Life cycle analysis of kidney gene expression in male F344 rats.

• Main Authors: Joshua C Kwekel, Varsha G Desai, Carrie L Moland, Vikrant Vijay, James C Fuscoe
• Format: Article
• Language: English
• Published: Public Library of Science (PLoS) 2013-01-01
• Series: PLoS ONE
• Online Access: http://europepmc.org/articles/PMC3792073?pdf=render

Age is a predisposing condition for susceptibility to chronic kidney disease and progression as well as acute kidney injury that may arise due to the adverse effects of some drugs. Age-related differences in kidney biology, therefore, are a key concern in understanding drug safety and disease progression. We hypothesize that the underlying suite of genes expressed in the kidney at various life cycle stages will impact susceptibility to adverse drug reactions. Therefore, establishing changes in baseline expression data between these life stages is the first and necessary step in evaluating this hypothesis. Untreated male F344 rats were sacrificed at 2, 5, 6, 8, 15, 21, 78, and 104 weeks of age. Kidneys were collected for histology and gene expression analysis. Agilent whole-genome rat microarrays were used to query global expression profiles.
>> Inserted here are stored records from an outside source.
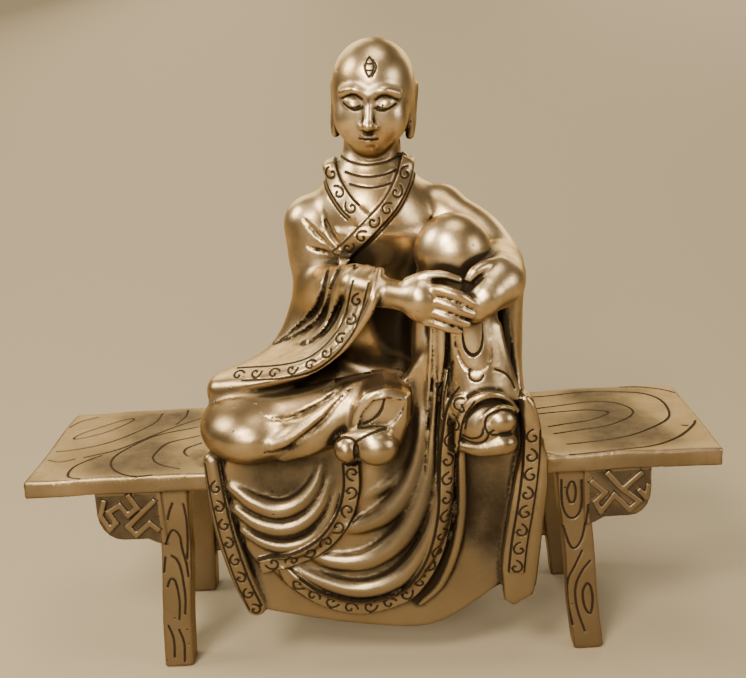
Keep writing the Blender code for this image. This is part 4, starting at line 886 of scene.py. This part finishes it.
def surface(field, low, high, step, coarse=4):
    """Points and quads of the zero level: a wide grid finds it, then the cells near it are measured."""
    wide = step * coarse
    counts = np.ceil((high - low) / wide).astype(int) + 1
    axes = [low[k] + wide * np.arange(counts[k]) for k in range(3)]
    grid = np.stack(np.meshgrid(*axes, indexing="ij"), -1)
    fine = field.distance(grid.reshape(-1, 3)).reshape(counts)
    for axis in range(3):
        share = np.arange((counts[axis] - 1) * coarse + 1) / coarse
        cell = np.minimum(share.astype(int), counts[axis] - 2)
        share = (share - cell).reshape([-1 if k == axis else 1 for k in range(3)])
        fine = np.take(fine, cell, axis) * (1 - share) + np.take(fine, cell + 1, axis) * share
    near = np.argwhere(np.abs(fine) < wide)
    fine = np.clip(fine, -wide, wide)
    fine[tuple(near.T)] = np.clip(field.distance(low + near * step), -wide, wide)
    volume = openvdb.FloatGrid(wide)
    volume.copyFromArray(np.ascontiguousarray(fine, np.float32))
    points, quads = volume.convertToQuads(0.0)
    return points * step + low, quads


def outer_shell(points, quads):
    """The largest connected shell, without inner voids."""
    label = np.arange(len(points))
    while True:
        lowest = label[quads].min(1)
        after = label.copy()
        np.minimum.at(after, quads.ravel(), np.repeat(lowest, 4))
        after = after[after]
        if (after == label).all():
            break
        label = after
    kept = label == np.bincount(label).argmax()
    number = np.cumsum(kept) - 1
    return points[kept], number[quads[kept[quads].all(1)]]


def halves(points, quads):
    """Each quad as two triangles, split along its shorter diagonal."""
    a, b, c, d = quads.T
    long = np.linalg.norm(points[a] - points[c], axis=1) > np.linalg.norm(points[b] - points[d], axis=1)
    first = np.where(long[:, None], np.stack([a, b, d], 1), np.stack([a, b, c], 1))
    second = np.where(long[:, None], np.stack([b, c, d], 1), np.stack([a, c, d], 1))
    return np.vstack([first, second])


def settled(field, points, outward):
    """Moves each point along its outward direction onto the zero level."""
    first = field.distance(points)
    move = -np.clip(first, -FIRST_MOVE, FIRST_MOVE)
    second = field.distance(points + move[:, None] * outward)
    change = np.where(np.abs(first - second) > 0.3 * np.abs(move), first - second, -move + 1e-9)
    move = move + np.clip(second * move / change, -LAST_MOVE, LAST_MOVE)
    return points + move[:, None] * outward


def facing(points, triangles):
    """The outward direction at each point."""
    corners = points[triangles]
    across = np.cross(corners[:, 1] - corners[:, 0], corners[:, 2] - corners[:, 0])
    sums = [np.bincount(triangles.ravel(), np.repeat(column, 3), len(points)) for column in across.T]
    total = np.stack(sums, 1)
    return total / np.maximum(np.linalg.norm(total, axis=1), 1e-9)[:, None]


def divided(points, triangles, wanted):
    """Halves the edges that are longer than wanted; every triangle is divided to match."""
    count = len(points)
    ends = np.sort(triangles[:, [[0, 1], [1, 2], [2, 0]]].reshape(-1, 2), axis=1)
    keys, index = np.unique(ends[:, 0] * count + ends[:, 1], return_inverse=True)
    edges = np.stack([keys // count, keys % count], 1)
    length = np.linalg.norm(points[edges[:, 0]] - points[edges[:, 1]], axis=1)
    split = length > wanted(edges, length)
    middle = np.full(len(edges), -1)
    middle[split] = count + np.arange(split.sum())
    points = np.vstack([points, points[edges[split]].mean(1)])
    middle = middle[index.reshape(-1, 3)]
    marks = (middle >= 0).sum(1)
    # Turn each triangle so that its whole edge, or its only split edge, comes in a known place.
    first = np.zeros(len(triangles), int)
    one, two = marks == 1, marks == 2
    first[one] = middle[one].argmax(1)
    first[two] = (middle[two].argmin(1) + 1) % 3
    order = (first[:, None] + np.arange(3)) % 3
    rows = np.arange(len(triangles))[:, None]
    corners, middle = triangles[rows, order], middle[rows, order]
    a, b, c = corners.T
    ab, bc, ca = middle.T
    pieces = [corners[marks == 0]]
    for chosen, fans in (
        (marks == 1, ((a, ab, c), (ab, b, c))),
        (marks == 2, ((ab, b, bc), (a, ab, bc), (a, bc, c))),
        (marks == 3, ((a, ab, ca), (ab, b, bc), (ca, bc, c), (ab, bc, ca))),
    ):
        pieces += [np.stack(fan, 1)[chosen] for fan in fans]
    return points, np.vstack(pieces)


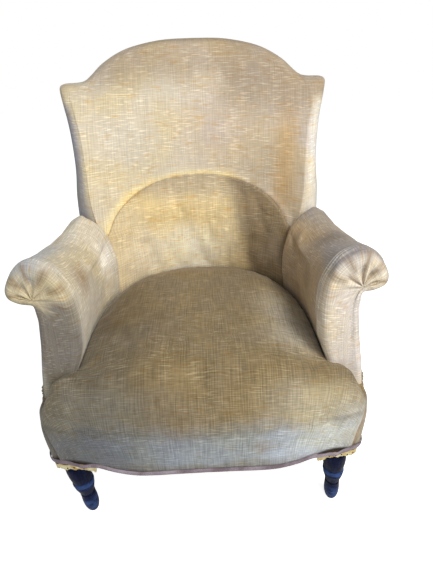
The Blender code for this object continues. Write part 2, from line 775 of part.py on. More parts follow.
def front_rail(finish):
    """Bowed front rail with the serpentine lower edge."""
    rings = []
    for k in range(15):
        x = between(-FRONT_RAIL_HALF, FRONT_RAIL_HALF, k / 14)
        y = front_y(x, FRONT_INSET)
        low = hem_z(x, y) + 0.002
        high = RAIL_Z + RAIL_HEIGHT
        rings.append([(x, y, low), (x, y + RAIL_THICK, low), (x, y + RAIL_THICK, high), (x, y, high)])
    return loft("front_rail", rings, finish, cap="flat", smooth=False)


def side_rail(finish):
    rings = []
    for k in range(8):
        y = between(ARM_FRONT_Y + GAP, 0.244, k / 7)
        outer = base_x(min(y, SIDE_END_Y), CLOTH + 2 * GAP + 0.0015) - 0.10 * max(0.0, y - SIDE_END_Y)
        inner = max(outer - RAIL_THICK, POST_INNER_X + POST_WIDE + GAP)
        rings.append([(inner, y, RAIL_Z), (outer, y, RAIL_Z), (outer, y, RAIL_Z + RAIL_HEIGHT), (inner, y, RAIL_Z + RAIL_HEIGHT)])
    return loft("side_rail_right", rings, finish, cap="flat", smooth=False)


def leg_block(finish):
    """Block that fills the front corner of the frame, with the leg fixed under it."""
    start = FRONT_RAIL_HALF + GAP
    back = ARM_FRONT_Y - 0.0036
    rim = [(start, back)]
    rim += [(x, front_y(x, FRONT_INSET)) for x in (start, 0.272, 0.292, 0.308, 0.318, 0.325)]
    rim.append((base_x(back, FRONT_INSET), back))
    sections = [[(x, y, z) for x, y in rim] for z in (RAIL_Z, RAIL_Z + RAIL_HEIGHT)]
    return loft("leg_block_right", sections, finish, cap="flat", smooth=False)


def cross_rail(name, face, low, height, thick, half, finish):
    """A straight rail between the posts, with its front on a face that leans with height."""
    corners = [(face(low), low), (face(low) + thick, low), (face(low + height) + thick, low + height), (face(low + height), low + height)]
    sections = [[(x, cy, cz) for cy, cz in corners] for x in (-half, half)]
    return beam(name, sections, finish)


def post_inner(z):
    return POST_INNER_X + table(z, ((0.60, 0.0), (0.72, 0.004), (0.85, 0.017)))


def rear_post(finish):
    """Back leg and back post in one swept piece, raked backwards at the foot."""
    rings = []
    for z in (0.0, 0.05, 0.10, 0.15, 0.19, 0.25, 0.32, 0.40, 0.50, 0.60, 0.70, 0.78, CREST_Z):
        x0 = post_inner(z)
        x1 = x0 + POST_WIDE
        front = web_y(z) + GAP
        rear = rear_y(x1, z) - CLOTH - 0.001
        push = POST_KICK * (1.0 - ease(z / 0.26))
        if z < 0.19:
            trim = 0.004 * (1.0 - z / 0.19)
            x0, x1 = x0 + trim, x1 - trim
            front, rear = front + push + trim, min(rear, front + 0.032) + push - trim
        elif z < 0.26:
            front += push * 0.4
        rings.append([(x0, front, z), (x1, front, z), (x1, rear, z), (x0, rear, z)])
    return beam("rear_post_right", rings, finish)


def arm_post(finish):
    rings = []
    for z in (RAIL_Z + RAIL_HEIGHT + GAP, 0.34, SEAT_EDGE_Z, 0.4745):
        front = arm_front_y(z) + 0.0275 + GAP
        outer = side_x(front, z) - CLOTH - 3 * GAP
        inner = PAD_BACK_X + 0.0006
        rings.append([(inner, front, z), (outer, front, z), (outer, front + 0.040, z), (inner, front + 0.040, z)])
    return beam("arm_post_right", rings, finish)


def arm_rail(finish):
    rings = []
    for k in range(7):
        y = between(arm_front_y(COVER_TOP_Z) + 0.0280, 0.255, k / 6)
        outer = side_x(min(y, SIDE_END_Y), 0.54) - CLOTH - 0.0010 - 0.12 * max(0.0, y - SIDE_END_Y)
        inner = table(y, ((0.05, PAD_BACK_X + 0.0006), (0.235, post_inner(0.544) + POST_WIDE + 0.001)))
        rings.append([(inner, y, 0.475), (outer, y, 0.475), (outer, y, 0.5440), (inner, y, 0.5440)])
    return loft("arm_rail_right", rings, finish, cap="flat", smooth=False)


def crest_rail(finish):
    """Board cut to the shoulders and hump, raked with the back."""
    outline = [(x * 0.925, z - 0.020) for x, z in spline([o for o in BACK_OUTER[4:]], 2)]
    low = CREST_Z + GAP
    start = [(0.0, low), (outline[0][0], low)]
    half = [*start, *[p for p in outline if p[1] > low + 0.003]]
    rings = []
    for depth in (0.0, BOARD):
        ring = []
        for x, z in whole_ring(half):
            y = rear_y(x, z) - CLOTH - 0.004 - BOARD + depth
            ring.append((x, y, z))
        rings.append(ring)
    return loft("crest_rail", rings, finish, cap="flat", smooth=False)


def corner_block(finish):
    """Triangular block glued into the rear corner of the seat frame."""
    x, y = POST_INNER_X - 0.0002, 0.2400
    spots = [(x, y), (x - 0.050, y), (x, y - 0.050)]
    sections = [[(a, b, z) for a, b in spots] for z in (RAIL_Z + 0.006, RAIL_Z + 0.050)]
    return loft("corner_block_right", sections, finish, cap="flat", smooth=False)


# Turned legs: radius against height, from the top down

LEG_PROFILE = (
    (0.0240, LEG_TOP_Z), (0.0250, 0.180), (0.0232, 0.173), (0.0252, 0.168), (0.0262, 0.156), (0.0258, 0.138),
    (0.0236, 0.120), (0.0218, 0.112), (0.0236, 0.108), (0.0240, 0.103), (0.0222, 0.099), (0.0226, 0.094),
    (0.0214, 0.088), (0.0178, 0.074), (0.0158, 0.066), (0.0170, 0.062), (0.0168, 0.056), (0.0176, 0.040),
    (0.0170, 0.022), (0.0140, 0.007), (0.0110, 0.0),
)


def front_leg(name, top_x, finish):
    """A turned leg, screwed from its profile and then sheared by its lean."""
    shape = bmesh.new()
    spots = [(0.0, LEG_PROFILE[0][1]), *LEG_PROFILE, (0.0, 0.0)]
    line = [shape.verts.new((r, 0.0, z)) for r, z in spots]
    for a, b in zip(line, line[1:]):
        shape.edges.new((a, b))
    bmesh.ops.spin(
        shape, geom=[*shape.verts, *shape.edges], cent=(0, 0, 0), axis=(0, 0, 1), angle=2 * math.pi, steps=16,
        use_merge=True,
    )
    bmesh.ops.remove_doubles(shape, verts=shape.verts, dist=0.00005)
    for v in shape.verts:
        v.co.x += LEG_LEAN * (1.0 - v.co.z / LEG_TOP_Z)
        v.co += Vector((top_x, LEG_Y, 0.0))
    return finished(shape, name, finish)


# Springs, webbing and canvas


def seat_spring(name, x, y, low, high, finish):
    """Waisted coil spring: wide at both ends, narrow in the middle."""
    curve = bpy.data.curves.new(name, "CURVE")
    curve.dimensions = "3D"
    curve.bevel_depth = SPRING_WIRE
    curve.bevel_resolution = 0
    curve.use_fill_caps = True
    count = SPRING_TURNS * SPRING_STEPS
    path = curve.splines.new("POLY")
    path.points.add(count)
    for k in range(count + 1):
        t = k / count
        angle = 2 * math.pi * SPRING_TURNS * t
        radius = between(SPRING_WAIST_R, SPRING_END_R, abs(2 * t - 1) ** 1.3)
        z = between(low + SPRING_WIRE, high - SPRING_WIRE, t)
        path.points[k].co = (x + radius * math.cos(angle), y + radius * math.sin(angle), z, 1.0)
    piece = bpy.data.objects.new(name, curve)
    piece.data.materials.append(finish)
    bpy.data.collections["armchair"].objects.link(piece)
    return piece


def strap_edges(low, high, straps, width):
    """Where the straps across a span begin and end, with the span's own ends."""
    pitch = (high - low) / straps
    middles = [low + pitch * (k + 0.5) for k in range(straps)]
    return [low, *[m + side * width / 2 for m in middles for side in (-1, 1)], high]


def webbing(name, across, along, place, finish):
    """Interlaced straps as one mat: a grid whose open cells are left out."""
    shape = bmesh.new()
    spots = [[shape.verts.new(place(u, v)) for u in across] for v in along]
    for j in range(len(along) - 1):
        for i in range(len(across) - 1):
            if i % 2 == 1 or j % 2 == 1:
                shape.faces.new((spots[j][i], spots[j][i + 1], spots[j + 1][i + 1], spots[j + 1][i]))
    loose = [v for v in shape.verts if not v.link_faces]
    bmesh.ops.delete(shape, geom=loose, context="VERTS")
    mesh = bpy.data.meshes.new(name)
    shape.to_mesh(mesh)
    shape.free()
    piece = add(name, mesh, finish)
    wall = piece.modifiers.new("thickness", "SOLIDIFY")
    wall.thickness = STRAP
    wall.offset = -1.0
    return piece


def seat_webbing(finish):
    across = strap_edges(-0.265, 0.265, 5, 0.050)
    along = strap_edges(-0.280, 0.252, 4, 0.050)

    def place(u, v):
        if v == along[0]:
            return u, front_y(u, FRONT_INSET) + RAIL_THICK + GAP, WEBBING_Z
        reach = base_x(min(v, SIDE_END_Y)) - 0.020
        return (math.copysign(reach, u) if abs(u) == across[-1] else u), v, WEBBING_Z

    return webbing("seat_webbing", across, along, place, finish)


def back_webbing(finish):
    across = strap_edges(-0.270, 0.270, 3, 0.050)
    along = strap_edges(0.362, 0.868, 4, 0.050)
    return webbing("back_webbing", across, along, lambda u, v: (u, web_y(v) - STRAP - 0.0002, v), finish)


def spring_canvas(finish):
    """Canvas tied over the springs, under the seat pad."""
    level = lambda z: (lambda x, y: z)
    low, high = 0.3353, 0.3372
    rings = [seat_ring(-0.026, level(z), z, well_offset=-0.018) for z in (low, high)]
    return loft("spring_canvas", rings, finish, cap="flat", smooth=False)


def build():
    for old in list(bpy.data.objects):
        bpy.data.objects.remove(old)
    parts = bpy.data.collections.new("armchair")
    bpy.context.scene.collection.children.link(parts)

    velvet = material("gold_velvet", (0.52, 0.40, 0.22), 0.85)
    ebony = material("ebonised_wood", (0.012, 0.013, 0.020), 0.28)
    beech = material("beech", (0.46, 0.31, 0.17), 0.60)
    jute = material("jute", (0.42, 0.31, 0.18), 0.95)
    steel = material("coppered_steel", (0.36, 0.22, 0.15), 0.45, 0.9)
    gimp = material("mauve_braid", (0.26, 0.18, 0.19), 0.90)
    calico = material("calico", (0.66, 0.58, 0.36), 0.95)

    seat_pad(velvet)
    back_pad(velvet)
    lumbar_pad(velvet)
    mirrored(arm_pad(velvet), "arm_pad_left")
    mirrored(outside_arm(velvet), "outside_arm_left")
    outside_back(velvet)
    base_braid(gimp)
    mirrored(torn_lining(calico), "torn_lining_left")

    front_rail(beech)
    mirrored(side_rail(beech), "side_rail_left")
    half = POST_INNER_X - 0.0002
    cross_rail("back_rail", lambda z: 0.2405, RAIL_Z, RAIL_HEIGHT, RAIL_THICK, half, beech)
    cross_rail("tie_rail", lambda z: web_y(z) + GAP, 0.345, 0.045, 0.022, half, beech)
    mirrored(rear_post(beech), "rear_post_left")
    mirrored(arm_post(beech), "arm_post_left")
    mirrored(arm_rail(beech), "arm_rail_left")
    mirrored(leg_block(beech), "leg_block_left")
    mirrored(corner_block(beech), "corner_block_left")
    crest_rail(beech)

    front_leg("front_leg_right", LEG_X[0], ebony)
    front_leg("front_leg_left", LEG_X[1], ebony)

    for row, y in enumerate((-0.205, -0.075, 0.055)):
        for column, x in enumerate((-0.150, 0.0, 0.150)):
            seat_spring(f"seat_spring_{row * 3 + column + 1}", x, y, WEBBING_Z + GAP, 0.3350, steel)
    seat_webbing(jute)
    spring_canvas(jute)
    back_webbing(jute)


build()
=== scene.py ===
import math

import bmesh
import bpy
from mathutils import Matrix, Vector, noise


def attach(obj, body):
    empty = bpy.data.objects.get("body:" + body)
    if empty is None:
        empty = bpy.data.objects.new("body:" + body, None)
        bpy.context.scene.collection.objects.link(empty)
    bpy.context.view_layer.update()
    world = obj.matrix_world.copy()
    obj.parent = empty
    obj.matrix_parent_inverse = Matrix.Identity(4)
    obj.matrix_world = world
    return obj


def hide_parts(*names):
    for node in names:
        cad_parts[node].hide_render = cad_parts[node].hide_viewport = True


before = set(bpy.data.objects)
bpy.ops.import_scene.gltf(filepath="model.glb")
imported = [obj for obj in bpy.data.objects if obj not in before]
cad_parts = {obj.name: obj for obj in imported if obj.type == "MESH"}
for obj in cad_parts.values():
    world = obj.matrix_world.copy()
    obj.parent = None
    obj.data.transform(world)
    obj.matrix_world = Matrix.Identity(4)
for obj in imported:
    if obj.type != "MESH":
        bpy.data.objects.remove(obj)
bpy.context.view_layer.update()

# %% [markdown]
# # A sagging old armchair
# The imported solids are the frame that everything hangs on. This script keeps their places and gives the chair its
# looks: covers that have slackened over their stuffing, pleated scrolls, a braid that has come loose, and worn,
# sun-bleached slub velvet, with some light and shade painted into its colours. Metres are used throughout, Z is up,
# and the chair faces -Y.


# %% [markdown]
# ## The view
# The photograph looks down at the chair by about 31 degrees, almost straight ahead, with a short lens and a slight
# roll. The camera is built from those three angles, so that the same numbers can be read off and changed.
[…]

An ANOVA (p<0.01) coupled with a fold-change>1.5 in relative mRNA expression, was used to identify 3,724 unique differentially expressed genes (DEGs). Principal component analyses of these DEGs revealed three major divisions in life-cycle renal gene expression. K-means cluster analysis identified several groups of genes that shared age-specific patterns of expression. Pathway analysis of these gene groups revealed age-specific gene networks and functions related to renal function and aging, including extracellular matrix turnover, immune cell response, and renal tubular injury. Large age-related changes in expression were also demonstrated for the genes that code for qualified renal injury biomarkers KIM-1, Clu, and Tff3. These results suggest specific groups of genes that may underlie age-specific susceptibilities to adverse drug reactions and disease. This analysis of the basal gene expression patterns of renal genes throughout the life cycle of the rat will improve the use of current and future renal biomarkers and inform our assessments of kidney injury and disease.